My recommendation to European officials and academia is: Take Canada's interest seriously for two reasons:
If Canada's military contribution is more modest than it was ten years ago, that is not an indicator of a lack of interest, but a result of severe cutbacks in defence spending.
To take Canada's perspective and participation seriously also requires that the EU consider Canada's needs. We have finally resolved the long-standing request by Canada to have a liaison person at the EU Military Staff. Again, this process has not been an example of diplomatic confidence building. To work with the structures in the Kortenberg building means that we need to have a good idea what policies are taking shape there.
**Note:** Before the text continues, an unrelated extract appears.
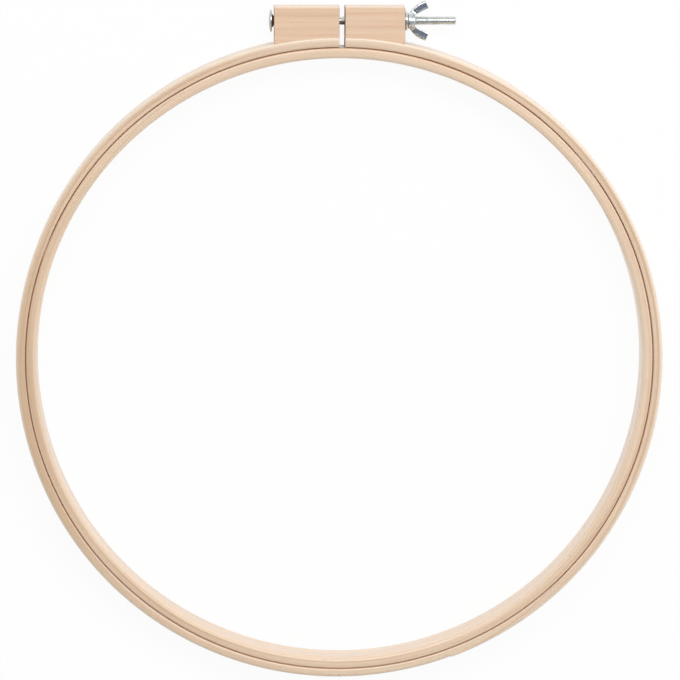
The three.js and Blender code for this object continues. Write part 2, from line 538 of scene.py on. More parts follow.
    def _streaked(self, sheet: NodeSheet, wood: Socket, colour: Socket) -> Socket:
        """Draws the long streaks of tan and of cream.

        Args:
            sheet: the material's nodes.
            wood: the place in the tree.
            colour: the colour so far.

        Returns:
            The colour with the streaks on it.
        """
        broad = sheet.noise(wood, self.broad_streak_waves, detail=2)
        narrow = sheet.noise(wood, self.narrow_streak_waves, detail=2)
        broad = sheet.math("MULTIPLY", broad, 1 - self.narrow_streak_share)
        share = sheet.math("MULTIPLY_ADD", narrow, self.narrow_streak_share, broad)
        colour = sheet.blend(sheet.span(share, *self.tan_share, 0, self.streaks), colour, self.tan)
        return sheet.blend(sheet.span(share, *self.cream_share, self.streaks, 0), colour, self.cream)

    def _growth(self, sheet: NodeSheet, wood: Socket) -> Socket:
        """Draws the growth lines: each year's wood darkens toward its late edge.

        Args:
            sheet: the material's nodes.
            wood: the place in the tree.

        Returns:
            How late the wood grew in its year, from 0 to 1.
        """
        uneven = sheet.noise(wood, self.growth_waves, detail=2)
        years = sheet.math("MULTIPLY_ADD", sheet.parts(wood)[1], 1 / self.growth_spacing, uneven)
        return sheet.ramp(sheet.math("FRACT", years), self.growth_line)

    def _marked(self, sheet: NodeSheet, grain: Socket, colour: Socket) -> Socket:
        """Adds what lies at one place on the strip: the pin knot, then browner stretches of wood, painted
        highlights on stretches and edges, and painted shade on edges by the groove between the rings.

        Args:
            sheet: the material's nodes.
            grain: the stored grain.
            colour: the colour so far.

        Returns:
            The colour with the marks on it.
        """
        marks = [self.blemish] if self.blemish else []
        for mark in (*marks, *self.toned_stretches, *self.toned_edges):
            colour = sheet.blend(mark.mask(sheet, grain), colour, mark.colour)
        return colour


@dataclass(frozen=True)
class ZincPlate:
    """Bright zinc plate with a bluish tint, over turned or forged steel."""

    name: str
    colour: Colour
    roughness: Span
    grit: float
    grit_size: float = 0.5 * MM
    mottle: float = 0.18
    mottle_size: float = 5.5 * MM
    mottle_share: Span = (0.35, 0.7)
    # How dark the forged skin is: partly its own colour and partly painted shade.
    skin_and_shade_share: float = 0.7
    forged_roughness: float = 0.5

    def material(self) -> bpy.types.Material:
        """Builds the material, which is rougher and darker where the mesh says that the steel was forged:
        the darker colour is partly the forging skin and partly painted shade for the dim reflection round
        the bolt's head.

        Returns:
            The material.
        """
        sheet = ShaderSheet(self.name)
        forged = sheet.stored("forged", "Fac")
        place = sheet.node("TexCoord", {}).outputs["Object"]
        clouds = sheet.noise(place, (1 / self.mottle_size,) * 3, detail=3)
        grains = sheet.noise(place, (1 / self.grit_size,) * 3, detail=2)
        dull = tuple((1 - self.mottle) * part for part in self.colour)
        # The forged skin's darker colour, partly its own and partly painted shade for the dim reflection
        # round the bolt's head.
        skin_and_shade = tuple(self.skin_and_shade_share * part for part in self.colour)
        plated = sheet.blend(sheet.span(clouds, *self.mottle_share), self.colour, dull)
        sheet.link(sheet.blend(forged, plated, skin_and_shade), "Base Color")
        smooth = sheet.span(clouds, *NOISE_RANGE, *self.roughness)
        rough = sheet.math("MULTIPLY", forged, self.forged_roughness)
        sheet.link(sheet.math("MAXIMUM", smooth, rough), "Roughness")
        sheet.set("Metallic", 1.0)
        sheet.bump((grains, self.grit))
        return sheet.material


def ripple(angles: np.ndarray, waves: int, shift: float = 0.0) -> np.ndarray:
    """Lists the heights of some even waves round a ring."""
    return np.sin(waves * angles + shift)


def quarter(points: int) -> np.ndarray:
    """Lists even angles over a quarter turn, both ends with it."""
    return np.linspace(0, QUARTER, points)


def shown_object(name: str, mesh: bpy.types.Mesh, sharp_angle: float = SHARP_ANGLE) -> bpy.types.Object:
    """Puts a mesh in the scene, smooth except at corners sharper than an angle.

    Args:
        name: the piece's name.
        mesh: its mesh.
        sharp_angle: the least angle of a corner that stays sharp.

    Returns:
        The object.
    """
    mesh.shade_smooth()
    mesh.set_sharp_from_angle(angle=sharp_angle)
    piece = bpy.data.objects.new(name, mesh)
    bpy.context.scene.collection.objects.link(piece)
    return piece


def dress(piece: bpy.types.Object, finish: Beech | ZincPlate) -> None:
    """Gives a piece its one material."""
    piece.data.materials.clear()
    piece.data.materials.append(finish.material())


def store_grain(mesh: bpy.types.Mesh, domain: str, grain: np.ndarray) -> None:
    """Stores the grain, which is a place along, across and up, on each point or each face's corners."""
    stored = mesh.attributes.new("grain", "FLOAT_VECTOR", domain)
    stored.data.foreach_set("vector", grain.astype(np.float32).ravel())


def mark_faces(mesh: bpy.types.Mesh, name: str, marks: list[float]) -> None:
    """Stores a number from 0 to 1 on each face, such as whether the wood is sawn across its fibres there."""
    stored = mesh.attributes.new(name, "FLOAT", "FACE")
    stored.data.foreach_set("value", np.array(marks, np.float32))


def mesh_of(name: str, points: np.ndarray, faces: list[tuple[int, ...]]) -> bpy.types.Mesh:
    """Makes a mesh from points and faces, with its doubled points merged and its faces pointing out.

    Args:
        name: the mesh's name.
        points: one row of three numbers for each point.
        faces: the points' numbers round each face.

    Returns:
        The mesh.
    """
    mesh = bpy.data.meshes.new(name)
    mesh.from_pydata([tuple(point) for point in points], [], faces)
    sheet = bmesh.new()
    sheet.from_mesh(mesh)
    bmesh.ops.remove_doubles(sheet, verts=sheet.verts, dist=SAME_PLACE)
    bmesh.ops.recalc_face_normals(sheet, faces=sheet.faces)
    sheet.to_mesh(mesh)
    sheet.free()
    return mesh


def with_modifiers(piece: bpy.types.Object) -> bpy.types.Mesh:
    """Returns a piece's mesh with its modifiers worked in."""
    evaluated = piece.evaluated_get(bpy.context.evaluated_depsgraph_get())
    return bpy.data.meshes.new_from_object(evaluated)


def cut_away(mesh: bpy.types.Mesh, cutters: list[bpy.types.Mesh]) -> bpy.types.Mesh:
    """Cuts closed meshes out of a closed mesh, and takes off the slivers that the cuts leave.

    Args:
        mesh: what is cut.
        cutters: what is taken away.

    Returns:
        The cut mesh.
    """
    body = shown_object("body_to_cut", mesh)
    tools = [shown_object("cutter", cutter) for cutter in cutters]
    for tool in tools:
        modifier = body.modifiers.new("cut", "BOOLEAN")
        modifier.object = tool
        modifier.solver = "EXACT"
    cut = with_modifiers(body)
    for spare in [body, *tools]:
        bpy.data.objects.remove(spare)
    sheet = bmesh.new()
    sheet.from_mesh(cut)
    bmesh.ops.dissolve_degenerate(sheet, dist=SLIVER, edges=sheet.edges)
    sheet.to_mesh(cut)
    sheet.free()
    return cut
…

The most important issue still before us is the exact role for Canada in the
overall direction of EU autonomous operations. Ottawa understands full well
that the EU is a legal entity of fifteen member states and that it has to maintain
integrity of decision making. At the same time, ad hoc consultation about certain
elements of any operation is no longer an option for Canada. Perhaps, the Department
of Foreign Affairs will be less determined about this in civilian and police
operations, but the Department of Defence will be adament about this when it
come to military operations as may evolve in Macedonia. Again, given the Contact
Group experience, they should be adamant. So we are left negotiating what 'decision-shaping'
powers might actually mean.
Finally, should the number of Canadian troops warrant, Canada will expect commensurate command positions in any EU deployed force.
(1) As agreed to by the Western European Union in June 1992, these consist of humanitarian and rescue tasks, peacekeeping, and the combat tasks in crisis management including peacemaking.
(2) Canada-EU Joint Statement on Defence and Security, Ottawa, December 19, 2000.